Why does income level and ethnicity seem to make such a difference? It's not entirely clear. But according to the National Institute of Child Health and Development, studies have found that it might come down to awareness and education. Compared to other ethnic groups, for example, African-American parents were found less likely to have been informed by a health care worker to place their babies to sleep on their backs, and according to NPR. And, while about one-quarter of all parents in the United States reported that they don't put their babies on their backs to sleep, the percentage of African-American parents who don't is closer to 50 percent. When you then take into account that, according to a 2015 Pew Research study, black children were more likely to live in poverty in America than any other racial group, it seems that race and income level are absolutely linked when it comes to discussions about infant mortality.
That still doesn't mean though, that any parent who falls into this category of higher risk should be judged, or that they should feel as though they've been unfairly targeted. After all, what the data seems to actually be showing is that greater support of those in these higher risk categories may be the key to bringing down the number of SIDS cases, especially if lack of information is a big reason behind the statistics.
One way to get the message through? According to Pat Tackitt, a pediatric mortality investigator in Wayne County, Michigan, a good place to start is by getting very specific about the most common causes of unexplained infant death in the United States. Though Tackitt told NPR that it's not uncommon for an infant death to be assumed to be SIDS, her own experience has shown her that "in almost all of the cases" she has investigated, babies were in unsafe sleep environments that suggested the cause was really accidental suffocation. Although it's difficult to know for sure, the fact that safe sleep seems to be such an important factor in reducing SIDS, coupled with the fact that many parents report that they don't actually follow the recommended infant sleep guidelines, suggests that outreach to high-risk communities could be valuable.
But there are other initiatives too: according to BBC News, Finland — now a country with low infant mortality — once had a higher rate of infant mortality than its neighboring countries. As a result, the government began targeting low-income mothers for outreach and assistance, in part with the introduction of it's now-well-known "baby box" program (which eventually became available to all Finnish mothers), but also by providing government-funded prenatal care, and later, a universal health insurance program.

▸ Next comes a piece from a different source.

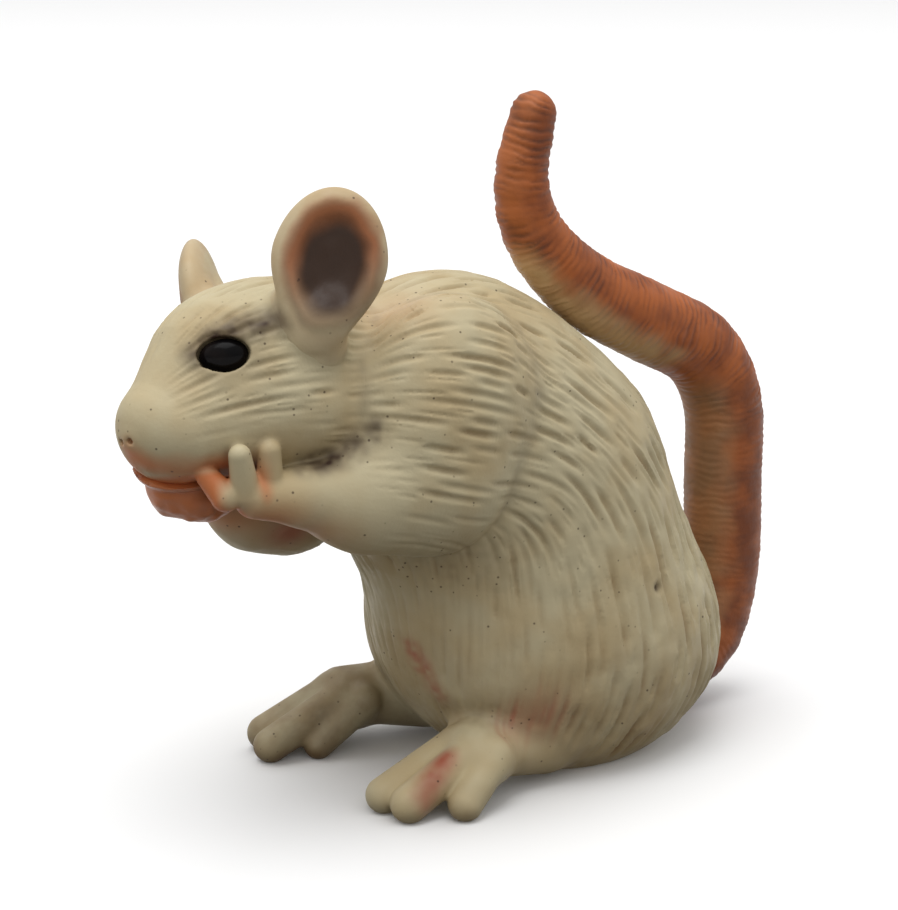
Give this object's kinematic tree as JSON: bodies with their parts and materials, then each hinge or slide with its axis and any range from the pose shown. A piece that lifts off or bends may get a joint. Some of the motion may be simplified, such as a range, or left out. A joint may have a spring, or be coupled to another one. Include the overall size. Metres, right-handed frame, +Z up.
{
  "type": "mouse figurine",
  "caption": "Small moulded vinyl mouse that sits up on its haunches, holds food to its mouth and carries its ringed tail looped up over its back; it rests on the rump and hind feet.",
  "frame": {"origin": "middle of the flat patch under the rump, on the surface that the figurine stands on, in the plane between its left and right sides", "axes": "+Z up; the mouse faces -Y; +X is its left side"},
  "size_m": [0.0189, 0.0451, 0.0395],
  "materials": {
    "fur_vinyl": "cream vinyl moulded with combed fur grooves, ochre wash left in the recesses",
    "ear_vinyl": "smooth cream vinyl, dish sprayed from orange-brown to near black",
    "foot_vinyl": "smooth cream vinyl with brown and red-brown wash between the toes",
    "tail_vinyl": "terracotta paint over fine moulded rings, rubbed cream on the underside",
    "food_vinyl": "smooth orange-brown and mauve paint",
    "eye_gloss": "high gloss black"
  },
  "bodies": {
    "root": {"torso": "fur_vinyl", "head": "fur_vinyl", "left_forelimb": "fur_vinyl", "right_forelimb": "fur_vinyl", "left_ear": "ear_vinyl", "right_ear": "ear_vinyl", "left_hind_foot": "foot_vinyl", "right_hind_foot": "foot_vinyl", "tail": "tail_vinyl", "left_eye": "eye_gloss", "right_eye": "eye_gloss", "food_morsel": "food_vinyl"}
  },
  "joints": []
}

In other words, by providing mothers with the care and support they require during their pregnancies and the postpartum period, it seems as though they would inevitably be in a better position to ensure that their infants have the best possible start — regardless of ethnicity or income level. On the other hand, making a mother feel bad or guilty about her ability to care for her child, or by making it even harder for her to access medical care or social support, will almost certainly make things worse.